**The exercise**
Can you find the lines of the listing that include "picture" and copy every one?

--- begin Provided records ---

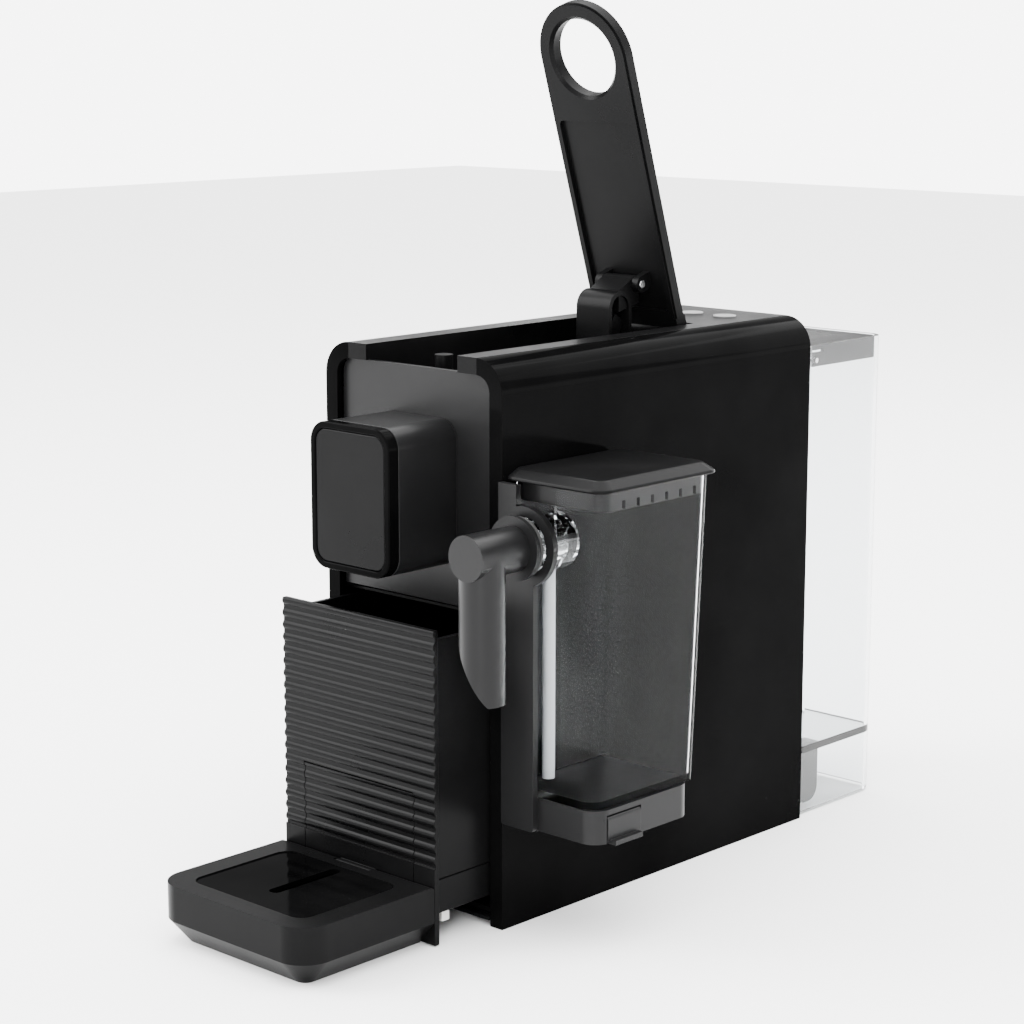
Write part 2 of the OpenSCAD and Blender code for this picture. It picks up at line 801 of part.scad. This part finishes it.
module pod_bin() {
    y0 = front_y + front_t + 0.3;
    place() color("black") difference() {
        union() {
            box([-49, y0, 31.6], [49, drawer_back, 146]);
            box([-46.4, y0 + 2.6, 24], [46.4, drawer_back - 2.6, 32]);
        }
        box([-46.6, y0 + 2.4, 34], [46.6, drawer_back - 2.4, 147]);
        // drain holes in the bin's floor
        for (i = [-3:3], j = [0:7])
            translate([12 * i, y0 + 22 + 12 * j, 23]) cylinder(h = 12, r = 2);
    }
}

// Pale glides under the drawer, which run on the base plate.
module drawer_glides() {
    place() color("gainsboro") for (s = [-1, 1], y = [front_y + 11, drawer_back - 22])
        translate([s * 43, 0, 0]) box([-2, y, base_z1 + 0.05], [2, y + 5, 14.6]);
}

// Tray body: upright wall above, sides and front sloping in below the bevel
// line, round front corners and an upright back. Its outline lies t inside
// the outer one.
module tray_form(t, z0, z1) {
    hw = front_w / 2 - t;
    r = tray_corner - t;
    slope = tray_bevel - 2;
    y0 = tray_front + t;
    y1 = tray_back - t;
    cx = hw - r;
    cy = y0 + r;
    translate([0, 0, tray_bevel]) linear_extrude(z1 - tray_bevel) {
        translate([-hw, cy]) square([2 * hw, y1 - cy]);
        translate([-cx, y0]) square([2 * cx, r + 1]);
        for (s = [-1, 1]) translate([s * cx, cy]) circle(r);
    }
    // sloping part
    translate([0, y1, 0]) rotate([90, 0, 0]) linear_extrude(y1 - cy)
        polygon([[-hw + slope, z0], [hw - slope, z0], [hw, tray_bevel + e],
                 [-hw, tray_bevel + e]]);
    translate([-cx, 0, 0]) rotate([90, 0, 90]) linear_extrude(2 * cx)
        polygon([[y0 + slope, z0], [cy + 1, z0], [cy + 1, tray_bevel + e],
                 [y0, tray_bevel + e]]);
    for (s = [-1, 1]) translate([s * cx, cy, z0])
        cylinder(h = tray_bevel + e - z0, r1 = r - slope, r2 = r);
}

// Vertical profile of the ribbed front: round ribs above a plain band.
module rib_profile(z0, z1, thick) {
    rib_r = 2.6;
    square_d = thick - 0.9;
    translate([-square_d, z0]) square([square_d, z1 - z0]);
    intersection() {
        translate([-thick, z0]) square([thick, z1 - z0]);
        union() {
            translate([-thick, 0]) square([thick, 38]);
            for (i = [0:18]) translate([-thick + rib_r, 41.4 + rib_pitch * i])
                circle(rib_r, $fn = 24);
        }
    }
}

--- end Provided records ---
--- begin Provided records ---

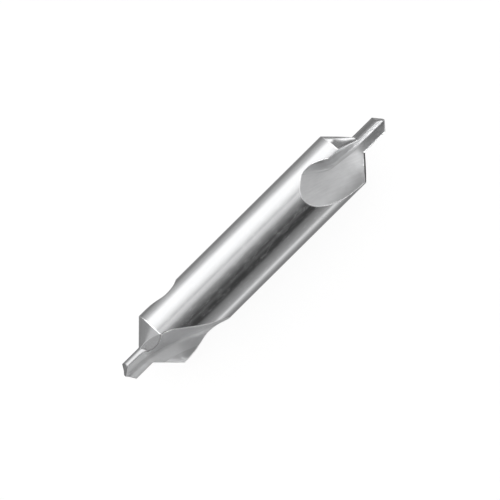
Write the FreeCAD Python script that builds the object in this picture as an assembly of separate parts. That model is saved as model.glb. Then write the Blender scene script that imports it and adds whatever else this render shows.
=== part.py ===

--- end Provided records ---

**Exercise output**
Write part 2 of the OpenSCAD and Blender code for this picture. It picks up at line 801 of part.scad. This part finishes it.
Write the FreeCAD Python script that builds the object in this picture as an assembly of separate parts. That model is saved as model.glb. Then write the Blender scene script that imports it and adds whatever else this render shows.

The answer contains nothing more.